Shaykh Mustafa Abd ar-Raziq (مصطفى عبد الرازق) (1885 - 15 February 1947) was an Egyptian Islamic philosopher.

== Early life ==
He was born in Abu Jirj, Minya Governorate.

==Career==
Abd ar-Raziq succeeded Mustafa al-Maraghi as rector of al-Azhar. His appointment encountered resistance, since he was not a member of the Council of Supreme Ulama: King Farouk pressured for the law to be altered to allow him to assume office. Historian Fawaz Gerges characterized ar-Raziq as a "rebel member of al-Azhar" during his era.

A follower of Muhammad Abduh, Abd ar-Raziq wanted "to prove the compatibility of traditional Islamic philosophy with the rationalism of modern thought."

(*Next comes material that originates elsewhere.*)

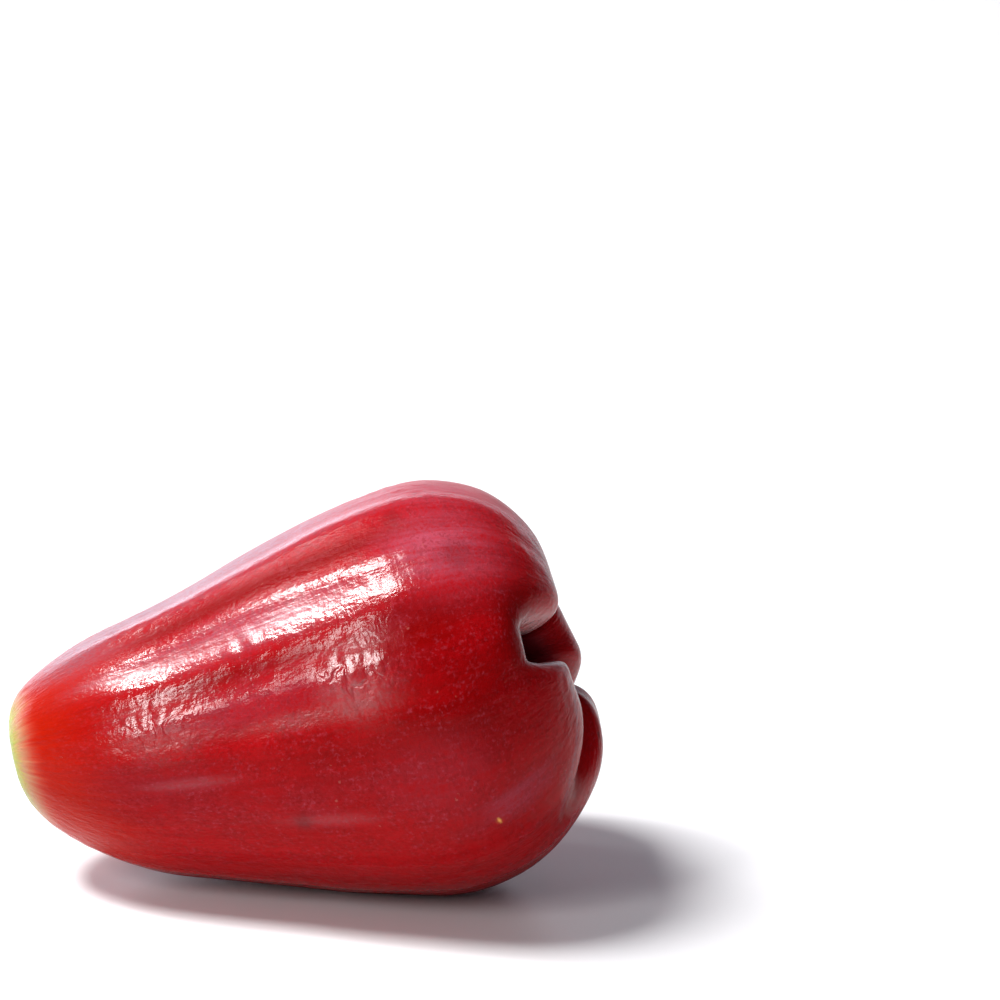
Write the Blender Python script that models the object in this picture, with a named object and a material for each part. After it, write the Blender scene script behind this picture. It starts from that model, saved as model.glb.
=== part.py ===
"""Rose apple lying on its side: a waxy bell-shaped fruit with four fleshy calyx lobes, as picked.

The fruit is one closed skin. A meridian runs from the stem scar along the belly, over the rim of a calyx
lobe and down into the calyx cavity. Two such meridians, one through a lobe and one through a notch, are blended
round the axis, and low ridges are raised along the belly. The dry ring of stamen ends and the dry style lie in
the cavity.
"""

import bmesh
import bpy
import numpy as np

MM = 0.001

# Meridian points in millimetres: distance along the axis from the stem end, and distance from the axis
BODY_LINE = [
    (1.6, 0.0), (1.2, 1.8), (0.1, 4.5), (1.2, 8.3), (5.0, 12.2),
    (14.0, 17.5), (28.0, 21.9), (42.0, 26.2), (54.0, 29.4),
]
LOBE_LINE = [
    (65.0, 30.8), (75.0, 28.4), (82.5, 23.0), (86.8, 15.0), (86.2, 9.6),
    (82.0, 6.6), (77.5, 7.6), (73.8, 8.8), (71.6, 7.0), (71.0, 0.0),
]
NOTCH_LINE = [
    (64.9, 30.7), (74.8, 28.1), (79.5, 23.6), (80.4, 18.6), (79.2, 15.6),
    (77.6, 13.8), (75.6, 12.2), (73.6, 10.2), (71.6, 7.0), (71.0, 0.0),
]

# Places on the whole meridian, as counts of points from the stem scar
SHOULDER_POINT = len(BODY_LINE) + 1
CREST_POINT = len(BODY_LINE) + 3
BROW_POINT = len(BODY_LINE) + 4
TIP_POINT = len(BODY_LINE) + 5
THROAT_POINT = len(BODY_LINE) + 6
FLOOR_POINT = len(BODY_LINE) + 8

# The axis is slightly bent: its rise in millimetres at these distances from the stem end
BEND_AT = [0.0, 18.0, 40.0, 62.0, 88.0]
BEND_RISE = [2.1, -0.9, -1.4, -1.5, 0.8]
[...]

His brother, Ali Abdel Raziq, was an Egyptian scholar of Islam, religious judge and government minister.

He was involved with the Hizb al-Umma (1907–1925), an influential political party in early-20th century Egypt. He was among the contributors of al-Siyasa, newspaper of the Liberal Constitutional Party. In November 1940 Raziq was appointed minister of waqf to the cabinet led by Prime Minister Hussein Sirri Pasha.